La democracia moderna no está amenazada por ningún enemigo externo, sino por sus males íntimos. Venció al comunismo, pero no ha podido vencerse a sí misma. Sus males son el resultado de la contradicción que la habita desde su nacimiento: la oposición entre la libertad y la fraternidad. A esta dualidad en el dominio social corresponde, en la esfera de las ideas y las creencias, la oposición entre lo relativo y lo absoluto. Desde el comienzo de la modernidad, esta cuestión ha desvelado a nuestros filósofos y pensadores; también a nuestros poetas y novelistas.

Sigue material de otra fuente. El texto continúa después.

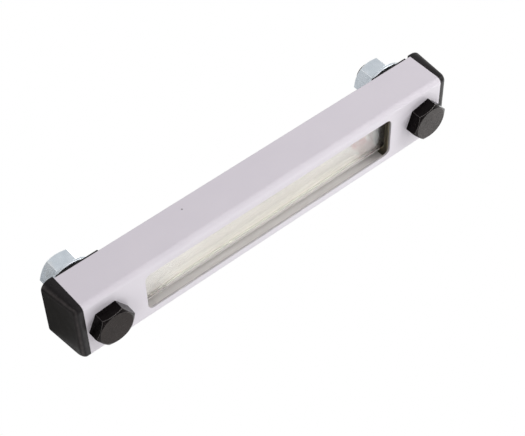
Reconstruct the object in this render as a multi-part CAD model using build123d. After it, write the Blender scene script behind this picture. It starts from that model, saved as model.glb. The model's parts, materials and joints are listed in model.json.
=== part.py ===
from build123d import *
from math import cos, radians, sin, sqrt, tan
import os

os.makedirs("parts", exist_ok=True)

# Frame: Z runs up the gauge, the front faces -Y, and Y = 0 is the tank wall under the two foot seals

# Sizes in millimetres, most of them counted from the two bolt axes
bolt_spacing = 176.0
mount_y = 0.0

# Folded housing
housing_width = 32.5
housing_depth = 20.0
housing_margin = 10.5
housing_length = bolt_spacing + 2 * housing_margin
sheet = 1.0
bend_radius = 2.5
window_margin = 19.5
window_length = bolt_spacing - 2 * window_margin
window_width = 22.0
window_corner = 3.0
housing_hole_radius = 6.3

# Tank side stack
seal_thickness = 2.5
seal_radius = 12.0
seal_hole_radius = 6.4
seal_edge = 0.4
foot_step = 1.5
housing_back = mount_y - seal_thickness - foot_step
housing_front = housing_back - housing_depth
foot_face = mount_y - seal_thickness
inside_front = housing_front + sheet

# Clear tube with a flat front, and the white channel behind it
tube_width = 24.0
tube_depth = 12.8
tube_corner = 4.5
tube_wall = 2.0
tube_y = housing_front + 10.2
tube_end_chamfer = 0.3
reflector_gap = 0.15
reflector_wall = 0.9
reflector_front = tube_y - 4.7

# End fittings
slide_gap = 0.05
fitting_width = housing_width - 2 * sheet - 2 * slide_gap
fitting_reach = 20.0
fitting_recess = 1.5
fitting_inner_end = bolt_spacing / 2 - fitting_reach
fitting_outer_end = housing_length / 2 - fitting_recess
fitting_edge = 1.8
foot_length = 21.0
foot_corner = 0.6
socket_depth = 8.0
socket_chamfer = 0.5
tube_end_gap = 0.2
tube_length = 2 * (fitting_inner_end + socket_depth - tube_end_gap)
reflector_length = 2 * (fitting_inner_end - tube_end_gap)
gallery_radius = 3.5
ring_channel_radius = 7.5
ring_channel_width = 6.0

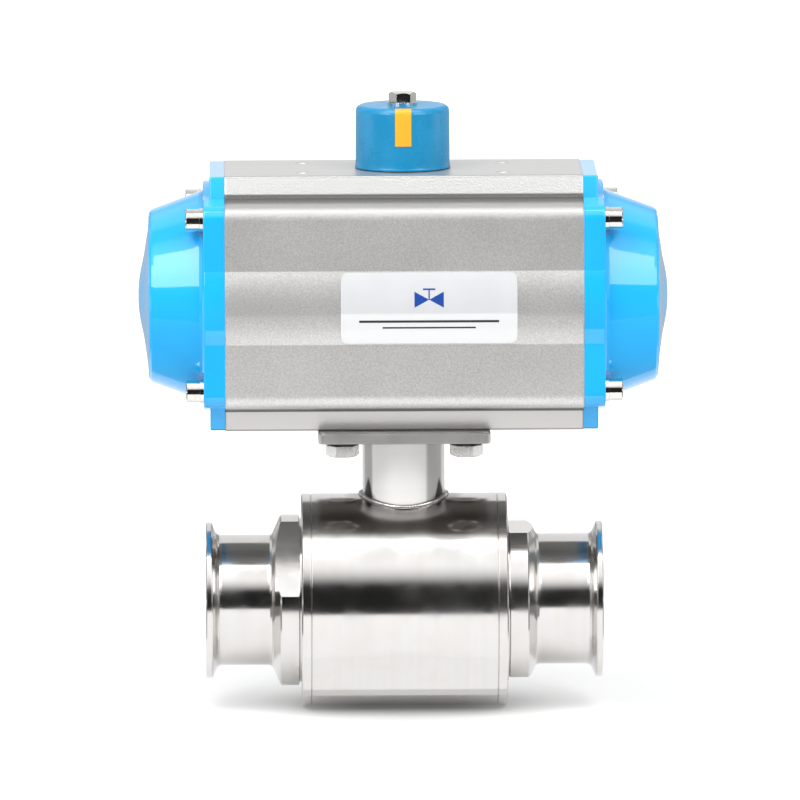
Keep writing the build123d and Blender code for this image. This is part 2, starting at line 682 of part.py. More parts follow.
# ---- springs ----
def spring_set(s):
    """Return springs between the piston and the cap."""
    pitch = (SPRING_X1 - SPRING_X0) / SPRING_TURNS
    path = Helix(pitch, SPRING_X1 - SPRING_X0, SPRING_COIL_R)
    section = Plane(origin=path @ 0, z_dir=path % 0) * Circle(SPRING_WIRE_R)
    coil = Rot(0, 90, 0) * sweep(section, path, is_frenet=True)
    coils = []
    for a in range(SPRINGS):
        angle = math.radians(a * 360 / SPRINGS)
        y = SPRING_PCR * math.cos(angle)
        z = AXIS_Z + SPRING_PCR * math.sin(angle)
        placed = Pos(SPRING_X0, y, z) * coil
        coils.append(placed if s > 0 else placed.mirror(Plane.YZ))
    return group(coils)


# ---- indicator and nameplate ----
def indicator_shell(grow=0.0):
    """Outside of the indicator as a turned solid."""
    r = IND_R + grow
    top = IND_Z1 + grow
    return turn_z([
        (0, IND_Z0), (r + 0.4, IND_Z0), (r + 0.4, IND_Z0 + 0.8), (r + 0.15, IND_Z0 + 1.6), (r, IND_Z0 + 3.0),
        (r - 0.15, top - 3.2), (r - 0.5, top - 1.8), (r - 1.4, top - 0.7), (r - 2.8, top), (0, top)])


def indicator_cap():
    """Moulded cap that turns with the pinion and covers its top end."""
    cap = indicator_shell()
    cap -= rod_z(24.4, IND_Z0 - 1, IND_Z0 + 6.2)
    cap -= rod_z(19.0, IND_Z0, TOP_Z + 7)
    cap -= block(-11.1, 11.1, -11.1, 11.1, IND_Z0, TOP_Z + 26.2) & rod_z(14.6, 250, 300)
    cap -= rod_z(4.3, 250, 300)
    groove = block(-MARK_HALF, MARK_HALF, -40, -8.6, IND_Z1 - 1.6, IND_Z1 + 3)
    groove += block(-MARK_HALF, MARK_HALF, -40, -IND_R + 2.2, IND_Z1 - MARK_DROP - 0.1, IND_Z1)
    return cap - groove


def position_mark():
    """Coloured insert over the edge of the indicator: it lies across the pipe when closed."""
    bar = block(-MARK_HALF + 0.05, MARK_HALF - 0.05, -40, -8.65, IND_Z1 - 1.55, IND_Z1 + 3)
    bar += block(-MARK_HALF + 0.05, MARK_HALF - 0.05, -40, -IND_R + 2.15, IND_Z1 - MARK_DROP, IND_Z1)
    return bar & indicator_shell(0.15)


def indicator_washer():
    return rod_z(8.5, IND_Z1 + 0.02, IND_Z1 + 1.62) - rod_z(4.3, 250, 300)


def indicator_screw():
    low = IND_Z1 + 1.64
    screw = Pos(0, 0, low) * nut_shape(14.0, 0, 5.9, turn=4)
    return screw + rod_z(4.0, low - 18, low)


def nameplate():
    """Thin label wrapped on the front of the barrel, left blank."""
    skin = rod_x(BARREL_R + PLATE_T, PLATE_X0, PLATE_X1, z=AXIS_Z)
    skin -= rod_x(BARREL_R + 0.02, PLATE_X0 - 1, PLATE_X1 + 1, z=AXIS_Z)
    sheet = block(PLATE_X0, PLATE_X1, -80, -50, AXIS_Z - PLATE_HALF, AXIS_Z + PLATE_HALF)
    return skin & fillet(sheet.edges().filter_by(Axis.Y), 4.5)


def main():
    save("valve_body", valve_body())
    save("ball", ball())
    save("stem", stem())
    save("stem_thrust_washer", stem_thrust_washer())
    save("stem_bush", stem_bush())
    save("bonnet_neck", bonnet_neck())
    save("weld_bead", weld_bead())
    save("stem_packing", packing())
    save("packing_gland", gland())
    save("disc_springs", disc_springs())
    save("stem_nut", stem_nut())
    save("mounting_pad", mounting_pad())
    save("locating_ring", locating_ring())
    save("mounting_bolts", mounting_bolts())
    save("mounting_washers", mounting_washers())
    save("actuator_housing", actuator_housing())
    save("pinion", pinion())
    save("drive_sleeve", drive_sleeve())
    save("stop_cam", stop_cam())
    save("lower_pinion_bearing", lower_bearing())
    save("upper_pinion_bearing", upper_bearing())
    save("lower_pinion_seal", lower_pinion_seal())
    save("pinion_thrust_washer", thrust_washer())
    save("pinion_snap_ring", snap_ring())
    save("closed_stop_bolt", stop_bolt(-1))
    save("open_stop_bolt", stop_bolt(1))
    save("stop_lock_nuts", stop_nuts())
    save("stop_seal_washers", stop_seals())
    save("indicator_cap", indicator_cap())
    save("position_mark", position_mark())
    save("indicator_washer", indicator_washer())
    save("indicator_screw", indicator_screw())
    save("nameplate", nameplate())
    for name, s in SIDES:
        save(f"{name}_end_adapter", end_adapter(s))
        save(f"{name}_seat", seat(s))
        save(f"{name}_body_seal", body_seal(s))
        save(f"{name}_end_cap", end_cap(s))
        save(f"{name}_cap_seal", cap_seal(s))
        save(f"{name}_cap_screws", cap_screws(s))
        save(f"{name}_cap_washers", cap_washers(s))
        save(f"{name}_piston", piston(s))
        save(f"{name}_piston_seal", piston_seal(s))
        save(f"{name}_piston_guide_ring", piston_guide_ring(s))
        save(f"{name}_rack_guide", rack_guide(s))
        save(f"{name}_return_springs", spring_set(s))


main()
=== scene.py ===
import math

import bmesh
import bpy
from mathutils import Matrix, Vector


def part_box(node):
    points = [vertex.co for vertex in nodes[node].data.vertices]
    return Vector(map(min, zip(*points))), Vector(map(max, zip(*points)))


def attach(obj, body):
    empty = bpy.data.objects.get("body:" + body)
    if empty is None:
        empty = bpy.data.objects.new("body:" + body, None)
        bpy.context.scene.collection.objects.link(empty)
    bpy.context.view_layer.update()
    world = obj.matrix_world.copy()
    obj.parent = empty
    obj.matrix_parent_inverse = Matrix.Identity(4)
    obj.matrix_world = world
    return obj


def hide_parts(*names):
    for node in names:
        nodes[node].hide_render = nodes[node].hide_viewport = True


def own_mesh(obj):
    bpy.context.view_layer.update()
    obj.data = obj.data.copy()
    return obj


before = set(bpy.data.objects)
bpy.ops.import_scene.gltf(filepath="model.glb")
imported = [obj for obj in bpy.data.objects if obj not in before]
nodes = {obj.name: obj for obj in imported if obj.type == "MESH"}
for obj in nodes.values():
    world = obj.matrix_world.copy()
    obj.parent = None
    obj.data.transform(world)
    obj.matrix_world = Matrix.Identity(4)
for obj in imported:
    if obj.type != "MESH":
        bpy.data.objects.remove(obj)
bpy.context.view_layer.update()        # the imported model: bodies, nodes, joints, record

# Looks for a sanitary ball valve with a rack-and-pinion actuator. Metres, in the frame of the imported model:
# +X along the pipe, -Y towards the front with the label, +Z up the stem, origin at the ball's centre.

scene = bpy.context.scene

MM = 0.001


# ---- places, worked out from the frame ----
BODY_LOW, BODY_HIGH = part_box("valve_body")
BODY_R = BODY_HIGH.y
FLOOR_Z = BODY_LOW.z
NECK_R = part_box("bonnet_neck")[1].x
PAD_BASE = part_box("mounting_pad")[0].z
BOLT_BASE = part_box("mounting_bolts")[0].z
HOUSING_LOW, HOUSING_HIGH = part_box("actuator_housing")
HOUSING_BASE = HOUSING_LOW.z
AXIS_Z = (HOUSING_LOW.z + HOUSING_HIGH.z) / 2
HALF_HEIGHT = (HOUSING_HIGH.z - HOUSING_LOW.z) / 2
PLATE_LOW, PLATE_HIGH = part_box("nameplate")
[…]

La literatura moderna no es sino la inmensa crónica de la historia de la escisión de los hombres: su caída en el espejo de la identidad o en el despefiadero de la pluralidad. ¿Qué nos pueden ofrecer hoy el arte y la literatura? No un remedio ni una receta, sino una herencia por rescatar, un camino abandonado que debemos volver a caminar. El arte y la literatura del pasado inmediato fueron rebeldes; debemos recobrar la capacidad de decir no, reanudar la crítica de nuestras sociedades satisfechas y adormecidas, despertar a las conciencias anestesiadas por la publicidad. Los poetas, los novelistas y los pensadores no son profetas ni conocen la figura del porvenir, pero muchos de ellos han descendido al fondo del hombre. Allí, en ese fondo, está el secreto de la resurrección. Hay que desenterrarlo.

* Me refiero a los inmediatos no a los lejanos, que son imprevisibles.